Quali sono le conseguenze in termini di mantenimento se il figlio ha un lavoro precario? Scopriamo cosa dice la Cassazione a riguardo.
È una caratteristica del nostro tempo di cui siamo ben consci: il lavoro precario è una realtà particolarmente diffusa, pressoché per tutte le tipologie di occupazione e per lavoratori di ogni età. Se consideriamo le lavoratrici ed i lavoratori più giovani, inoltre, viene da domandarsi quale sia il rapporto tra l’ottenimento di un contratto a termine ed il mantenimento versato dal genitore mensilmente.

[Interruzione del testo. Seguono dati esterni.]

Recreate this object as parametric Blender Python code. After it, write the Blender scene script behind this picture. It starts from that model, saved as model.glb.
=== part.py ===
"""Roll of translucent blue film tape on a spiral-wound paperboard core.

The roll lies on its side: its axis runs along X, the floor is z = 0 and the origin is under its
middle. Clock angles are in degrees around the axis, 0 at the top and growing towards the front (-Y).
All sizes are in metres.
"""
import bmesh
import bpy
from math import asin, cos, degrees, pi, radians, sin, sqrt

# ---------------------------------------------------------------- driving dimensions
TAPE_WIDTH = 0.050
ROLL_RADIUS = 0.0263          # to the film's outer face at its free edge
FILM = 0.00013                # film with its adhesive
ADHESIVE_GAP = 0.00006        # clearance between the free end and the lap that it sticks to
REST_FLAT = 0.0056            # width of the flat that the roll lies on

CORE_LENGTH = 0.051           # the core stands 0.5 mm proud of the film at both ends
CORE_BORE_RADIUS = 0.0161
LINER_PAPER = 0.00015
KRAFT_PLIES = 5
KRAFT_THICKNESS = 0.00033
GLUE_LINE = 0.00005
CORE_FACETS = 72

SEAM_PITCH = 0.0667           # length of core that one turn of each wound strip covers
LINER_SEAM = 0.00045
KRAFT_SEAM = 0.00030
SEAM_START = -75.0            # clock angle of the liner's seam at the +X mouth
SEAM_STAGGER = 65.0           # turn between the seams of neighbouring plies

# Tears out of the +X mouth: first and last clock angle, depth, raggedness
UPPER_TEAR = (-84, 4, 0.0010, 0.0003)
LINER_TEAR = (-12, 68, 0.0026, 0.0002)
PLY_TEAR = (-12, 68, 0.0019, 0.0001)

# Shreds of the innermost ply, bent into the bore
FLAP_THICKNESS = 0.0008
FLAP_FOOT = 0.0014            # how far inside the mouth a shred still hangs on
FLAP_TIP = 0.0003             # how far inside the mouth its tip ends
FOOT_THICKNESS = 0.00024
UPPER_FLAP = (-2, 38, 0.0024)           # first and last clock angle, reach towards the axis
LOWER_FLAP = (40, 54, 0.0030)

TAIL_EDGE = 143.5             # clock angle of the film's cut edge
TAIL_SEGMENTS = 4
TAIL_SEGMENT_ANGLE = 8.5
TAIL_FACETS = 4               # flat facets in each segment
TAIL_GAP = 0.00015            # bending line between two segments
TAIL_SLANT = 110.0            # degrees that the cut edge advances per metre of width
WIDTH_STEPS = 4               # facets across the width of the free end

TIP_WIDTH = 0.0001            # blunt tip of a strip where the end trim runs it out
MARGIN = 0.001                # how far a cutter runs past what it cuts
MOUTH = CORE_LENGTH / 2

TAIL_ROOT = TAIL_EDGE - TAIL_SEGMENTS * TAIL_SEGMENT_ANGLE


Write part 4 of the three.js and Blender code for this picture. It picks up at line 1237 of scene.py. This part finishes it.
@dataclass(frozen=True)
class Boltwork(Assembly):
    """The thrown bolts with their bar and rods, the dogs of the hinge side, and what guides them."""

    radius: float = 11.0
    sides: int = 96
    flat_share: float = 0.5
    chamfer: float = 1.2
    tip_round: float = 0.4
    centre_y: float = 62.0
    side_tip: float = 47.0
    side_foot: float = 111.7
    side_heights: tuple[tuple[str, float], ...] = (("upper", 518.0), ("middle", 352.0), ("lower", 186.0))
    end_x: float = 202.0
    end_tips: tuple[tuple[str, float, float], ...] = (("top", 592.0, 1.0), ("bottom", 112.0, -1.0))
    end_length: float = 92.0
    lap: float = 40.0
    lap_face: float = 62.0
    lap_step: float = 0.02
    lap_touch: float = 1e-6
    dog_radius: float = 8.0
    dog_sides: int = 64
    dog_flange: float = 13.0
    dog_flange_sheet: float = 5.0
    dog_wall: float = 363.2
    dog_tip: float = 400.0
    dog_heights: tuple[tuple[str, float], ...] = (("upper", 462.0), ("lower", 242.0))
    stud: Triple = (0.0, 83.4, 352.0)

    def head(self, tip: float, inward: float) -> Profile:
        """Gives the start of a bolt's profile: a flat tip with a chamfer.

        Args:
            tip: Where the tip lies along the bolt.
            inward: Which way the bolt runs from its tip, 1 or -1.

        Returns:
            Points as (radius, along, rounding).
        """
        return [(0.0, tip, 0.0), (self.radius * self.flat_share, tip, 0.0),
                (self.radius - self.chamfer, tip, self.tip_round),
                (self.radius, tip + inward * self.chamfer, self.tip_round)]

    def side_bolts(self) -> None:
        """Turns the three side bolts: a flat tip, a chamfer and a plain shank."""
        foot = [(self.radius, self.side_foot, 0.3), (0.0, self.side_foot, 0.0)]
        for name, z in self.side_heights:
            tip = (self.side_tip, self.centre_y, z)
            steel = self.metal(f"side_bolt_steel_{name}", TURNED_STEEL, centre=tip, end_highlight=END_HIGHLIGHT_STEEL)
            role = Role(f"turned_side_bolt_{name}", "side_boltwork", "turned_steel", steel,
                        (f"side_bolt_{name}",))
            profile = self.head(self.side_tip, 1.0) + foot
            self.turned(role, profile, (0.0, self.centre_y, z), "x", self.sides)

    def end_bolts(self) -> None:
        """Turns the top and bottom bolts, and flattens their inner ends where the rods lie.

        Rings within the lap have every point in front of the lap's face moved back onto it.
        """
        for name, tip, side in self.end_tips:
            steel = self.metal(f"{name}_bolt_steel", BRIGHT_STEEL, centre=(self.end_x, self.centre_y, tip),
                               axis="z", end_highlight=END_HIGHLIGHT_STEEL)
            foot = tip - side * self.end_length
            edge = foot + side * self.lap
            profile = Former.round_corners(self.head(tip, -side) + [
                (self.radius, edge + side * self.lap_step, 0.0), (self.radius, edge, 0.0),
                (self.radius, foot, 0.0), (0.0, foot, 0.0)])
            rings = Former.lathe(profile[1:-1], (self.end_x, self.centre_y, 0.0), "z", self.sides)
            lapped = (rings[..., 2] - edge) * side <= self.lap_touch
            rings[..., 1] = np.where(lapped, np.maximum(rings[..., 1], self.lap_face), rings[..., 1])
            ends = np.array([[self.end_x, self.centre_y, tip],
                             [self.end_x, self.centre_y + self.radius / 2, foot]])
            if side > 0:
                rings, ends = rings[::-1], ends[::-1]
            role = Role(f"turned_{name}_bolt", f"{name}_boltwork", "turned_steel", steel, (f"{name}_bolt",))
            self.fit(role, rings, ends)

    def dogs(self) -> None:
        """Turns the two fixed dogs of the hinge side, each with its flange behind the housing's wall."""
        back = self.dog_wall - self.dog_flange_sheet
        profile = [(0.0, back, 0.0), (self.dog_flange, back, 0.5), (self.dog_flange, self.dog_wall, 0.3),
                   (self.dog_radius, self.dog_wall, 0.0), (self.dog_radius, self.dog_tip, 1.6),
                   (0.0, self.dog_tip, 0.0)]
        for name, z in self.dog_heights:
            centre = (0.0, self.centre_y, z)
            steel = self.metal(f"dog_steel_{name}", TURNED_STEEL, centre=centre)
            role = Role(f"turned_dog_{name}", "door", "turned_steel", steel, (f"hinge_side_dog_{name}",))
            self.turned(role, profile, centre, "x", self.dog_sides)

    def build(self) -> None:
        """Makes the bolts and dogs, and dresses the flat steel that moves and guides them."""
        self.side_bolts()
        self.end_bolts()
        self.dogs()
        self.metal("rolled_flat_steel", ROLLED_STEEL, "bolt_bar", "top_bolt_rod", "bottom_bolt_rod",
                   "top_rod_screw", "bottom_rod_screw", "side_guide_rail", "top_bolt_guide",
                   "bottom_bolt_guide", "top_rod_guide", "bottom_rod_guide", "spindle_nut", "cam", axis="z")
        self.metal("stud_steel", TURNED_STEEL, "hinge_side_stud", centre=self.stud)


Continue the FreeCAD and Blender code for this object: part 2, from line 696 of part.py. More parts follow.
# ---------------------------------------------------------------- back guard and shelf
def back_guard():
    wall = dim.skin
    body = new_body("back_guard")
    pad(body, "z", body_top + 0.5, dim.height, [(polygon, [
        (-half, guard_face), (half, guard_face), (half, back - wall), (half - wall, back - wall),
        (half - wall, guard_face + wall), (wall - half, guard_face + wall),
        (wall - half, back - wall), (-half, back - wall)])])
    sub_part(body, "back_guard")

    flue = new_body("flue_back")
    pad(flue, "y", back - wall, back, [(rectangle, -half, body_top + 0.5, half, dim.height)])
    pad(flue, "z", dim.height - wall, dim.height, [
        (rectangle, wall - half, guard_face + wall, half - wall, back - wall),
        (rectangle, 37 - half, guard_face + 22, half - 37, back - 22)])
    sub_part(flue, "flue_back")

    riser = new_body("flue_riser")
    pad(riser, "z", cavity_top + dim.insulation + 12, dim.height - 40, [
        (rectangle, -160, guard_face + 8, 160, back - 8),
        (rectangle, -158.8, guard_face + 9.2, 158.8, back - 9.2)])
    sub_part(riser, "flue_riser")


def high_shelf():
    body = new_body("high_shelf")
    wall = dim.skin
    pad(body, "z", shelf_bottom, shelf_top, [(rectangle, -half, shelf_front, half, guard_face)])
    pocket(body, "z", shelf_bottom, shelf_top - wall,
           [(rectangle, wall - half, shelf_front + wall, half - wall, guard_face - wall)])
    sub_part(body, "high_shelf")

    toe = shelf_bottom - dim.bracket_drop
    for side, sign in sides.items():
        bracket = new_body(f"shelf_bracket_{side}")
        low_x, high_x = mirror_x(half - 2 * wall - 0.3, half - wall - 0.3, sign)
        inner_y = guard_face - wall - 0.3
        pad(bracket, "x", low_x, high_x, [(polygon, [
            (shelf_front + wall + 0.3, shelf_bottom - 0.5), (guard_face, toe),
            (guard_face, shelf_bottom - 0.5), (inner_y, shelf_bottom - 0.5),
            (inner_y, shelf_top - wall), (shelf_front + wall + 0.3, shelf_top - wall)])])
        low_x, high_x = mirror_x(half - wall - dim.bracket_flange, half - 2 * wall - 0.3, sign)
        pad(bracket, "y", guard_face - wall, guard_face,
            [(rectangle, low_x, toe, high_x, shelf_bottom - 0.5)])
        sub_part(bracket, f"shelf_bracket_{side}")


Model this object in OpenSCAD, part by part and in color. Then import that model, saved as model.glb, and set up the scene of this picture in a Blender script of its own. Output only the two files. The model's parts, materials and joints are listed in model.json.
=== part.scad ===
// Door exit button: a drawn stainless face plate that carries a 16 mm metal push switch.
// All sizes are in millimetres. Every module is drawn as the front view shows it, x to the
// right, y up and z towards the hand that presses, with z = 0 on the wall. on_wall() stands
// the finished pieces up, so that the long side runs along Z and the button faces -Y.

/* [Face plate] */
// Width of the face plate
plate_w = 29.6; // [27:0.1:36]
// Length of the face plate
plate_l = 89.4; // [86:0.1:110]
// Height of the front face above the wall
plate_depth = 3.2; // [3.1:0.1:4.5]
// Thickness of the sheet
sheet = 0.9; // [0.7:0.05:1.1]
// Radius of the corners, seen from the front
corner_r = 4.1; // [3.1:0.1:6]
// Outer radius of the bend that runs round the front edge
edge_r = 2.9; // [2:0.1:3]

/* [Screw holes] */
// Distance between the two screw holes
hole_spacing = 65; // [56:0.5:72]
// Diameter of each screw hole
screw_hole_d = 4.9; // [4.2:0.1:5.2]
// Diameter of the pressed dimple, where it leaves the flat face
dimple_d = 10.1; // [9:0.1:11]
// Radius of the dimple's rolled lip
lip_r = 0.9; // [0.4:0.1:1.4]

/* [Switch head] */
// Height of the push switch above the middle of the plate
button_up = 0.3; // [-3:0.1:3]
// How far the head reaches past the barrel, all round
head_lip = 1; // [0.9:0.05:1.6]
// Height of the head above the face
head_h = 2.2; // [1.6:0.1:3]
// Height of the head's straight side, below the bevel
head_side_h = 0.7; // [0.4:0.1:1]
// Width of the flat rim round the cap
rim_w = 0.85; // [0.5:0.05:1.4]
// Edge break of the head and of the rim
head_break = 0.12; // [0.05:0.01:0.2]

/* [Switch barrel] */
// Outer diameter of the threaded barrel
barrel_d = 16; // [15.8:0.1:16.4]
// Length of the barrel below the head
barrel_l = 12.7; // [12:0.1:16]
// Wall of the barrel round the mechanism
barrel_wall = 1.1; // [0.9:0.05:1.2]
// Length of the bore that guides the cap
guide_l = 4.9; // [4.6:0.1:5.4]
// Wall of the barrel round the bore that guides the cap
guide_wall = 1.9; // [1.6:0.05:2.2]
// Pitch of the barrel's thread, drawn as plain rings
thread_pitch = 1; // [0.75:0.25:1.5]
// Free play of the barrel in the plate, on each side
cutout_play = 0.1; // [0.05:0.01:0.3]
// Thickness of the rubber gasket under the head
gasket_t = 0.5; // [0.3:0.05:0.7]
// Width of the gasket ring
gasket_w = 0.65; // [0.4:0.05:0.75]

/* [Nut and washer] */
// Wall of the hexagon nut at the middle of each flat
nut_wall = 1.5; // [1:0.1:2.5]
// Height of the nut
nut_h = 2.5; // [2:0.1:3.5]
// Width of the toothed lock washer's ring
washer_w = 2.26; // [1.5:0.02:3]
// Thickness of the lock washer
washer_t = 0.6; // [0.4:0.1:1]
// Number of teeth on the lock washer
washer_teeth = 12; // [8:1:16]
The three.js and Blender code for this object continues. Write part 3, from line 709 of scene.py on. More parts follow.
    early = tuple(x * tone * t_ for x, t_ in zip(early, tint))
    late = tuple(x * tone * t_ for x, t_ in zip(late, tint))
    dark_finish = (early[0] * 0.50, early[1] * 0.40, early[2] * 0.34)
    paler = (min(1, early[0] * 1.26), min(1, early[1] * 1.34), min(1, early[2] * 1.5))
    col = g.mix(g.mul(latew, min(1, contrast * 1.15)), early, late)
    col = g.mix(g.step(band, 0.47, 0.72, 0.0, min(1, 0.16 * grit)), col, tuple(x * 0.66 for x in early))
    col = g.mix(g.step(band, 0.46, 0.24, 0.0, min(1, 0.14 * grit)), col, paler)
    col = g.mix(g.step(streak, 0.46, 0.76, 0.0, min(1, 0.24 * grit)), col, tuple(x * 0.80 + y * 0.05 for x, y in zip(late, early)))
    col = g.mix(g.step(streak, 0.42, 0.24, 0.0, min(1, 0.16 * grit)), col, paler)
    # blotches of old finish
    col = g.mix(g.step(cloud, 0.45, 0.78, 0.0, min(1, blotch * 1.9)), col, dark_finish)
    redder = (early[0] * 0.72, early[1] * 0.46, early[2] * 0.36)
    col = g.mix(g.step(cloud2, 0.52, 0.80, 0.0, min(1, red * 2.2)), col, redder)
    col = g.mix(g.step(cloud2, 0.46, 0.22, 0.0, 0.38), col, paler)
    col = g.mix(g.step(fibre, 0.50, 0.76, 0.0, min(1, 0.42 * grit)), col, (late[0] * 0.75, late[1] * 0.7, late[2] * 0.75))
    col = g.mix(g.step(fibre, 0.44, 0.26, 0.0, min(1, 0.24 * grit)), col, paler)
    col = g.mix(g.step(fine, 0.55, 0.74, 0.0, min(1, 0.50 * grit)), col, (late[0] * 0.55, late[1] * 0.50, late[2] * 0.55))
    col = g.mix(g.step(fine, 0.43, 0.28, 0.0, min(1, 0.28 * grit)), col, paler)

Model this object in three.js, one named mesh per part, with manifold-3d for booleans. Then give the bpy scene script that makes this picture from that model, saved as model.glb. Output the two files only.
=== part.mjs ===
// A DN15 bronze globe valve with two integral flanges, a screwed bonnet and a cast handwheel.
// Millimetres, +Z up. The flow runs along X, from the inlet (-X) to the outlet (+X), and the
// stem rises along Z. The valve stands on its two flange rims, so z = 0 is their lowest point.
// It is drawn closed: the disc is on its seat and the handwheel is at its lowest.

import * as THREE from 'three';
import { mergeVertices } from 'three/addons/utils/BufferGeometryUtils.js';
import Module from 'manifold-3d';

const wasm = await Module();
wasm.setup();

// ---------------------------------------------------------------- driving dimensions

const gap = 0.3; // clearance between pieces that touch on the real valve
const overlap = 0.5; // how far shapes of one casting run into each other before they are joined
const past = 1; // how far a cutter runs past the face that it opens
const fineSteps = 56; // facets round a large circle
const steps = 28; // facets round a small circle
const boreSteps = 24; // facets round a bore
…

Ebbene, se la figlia o il figlio hanno ottenuto un posto di lavoro temporaneo, il genitore può quindi interrompere il versamento dell’assegno per gli alimenti? In base al diritto, se un figlio maggiorenne è impegnato in un percorso formativo per consolidare le proprie capacità e raggiungere le proprie aspirazioni, oppure se è in cerca di occupazione, allora è giustificato ad essere mantenuto dai genitori.
Tuttavia, quando il figlio accede al mondo del lavoro, pur solo con lavori precari, saltuari o a tempo determinato, il genitore non si trova più in obbligo di corrispondere un assegno mensile di mantenimento. Questo, come confermato in più occasioni dalla giurisprudenza, per lo meno nei casi in cui l’arco di tempo dell’attività che impegna il figlio non è particolarmente breve. Ed anche tenendo conto del fattore età: vediamo cosa significa.
Autosufficienza economica: quando viene raggiunta secondo la giurisprudenza
Anche l’età del figlio influisce sulla giustificazione a continuare o meno a percepire un assegno di mantenimento mensile da parte del genitore: secondo la giurisprudenza, infatti, più ci si avvicina ai 30 anni di età, meno diritto si ha a continuare ad ottenere il supporto economico da parte dei genitori e l’eventuale disoccupazione viene considerata tendenzialmente come una conseguenza di comportamento colpevole del figlio, non in grado di cogliere occasioni lavorative – anche distanti dalle proprie ambizioni – per non gravare sui propri genitori.
Tuttavia, ancora secondo la giurisprudenza, alcune attività lavorative risultano effettivamente insufficienti a garantire il raggiungimento di una piena autosufficienza economica, come quelle con scarsa retribuzione e quelle, come accennavamo, che prevedono una durata del rapporto professionale particolarmente breve.
Dunque il principio cardine stabilito dalla giurisprudenza è che l’autosufficienza economica del figlio maggiorenne deve basarsi sul criterio detto di relatività e sul percorso scolastico: quando, nel caso della relatività, il compenso è adeguato ed il rapporto lavorativo di durata sufficiente, e quando, nel caso accademico, il percorso è finalizzato all’inserimento stabile nel mondo del lavoro, ecco che l’obbligo di mantenimento da parte del padre e della madre viene a cessare.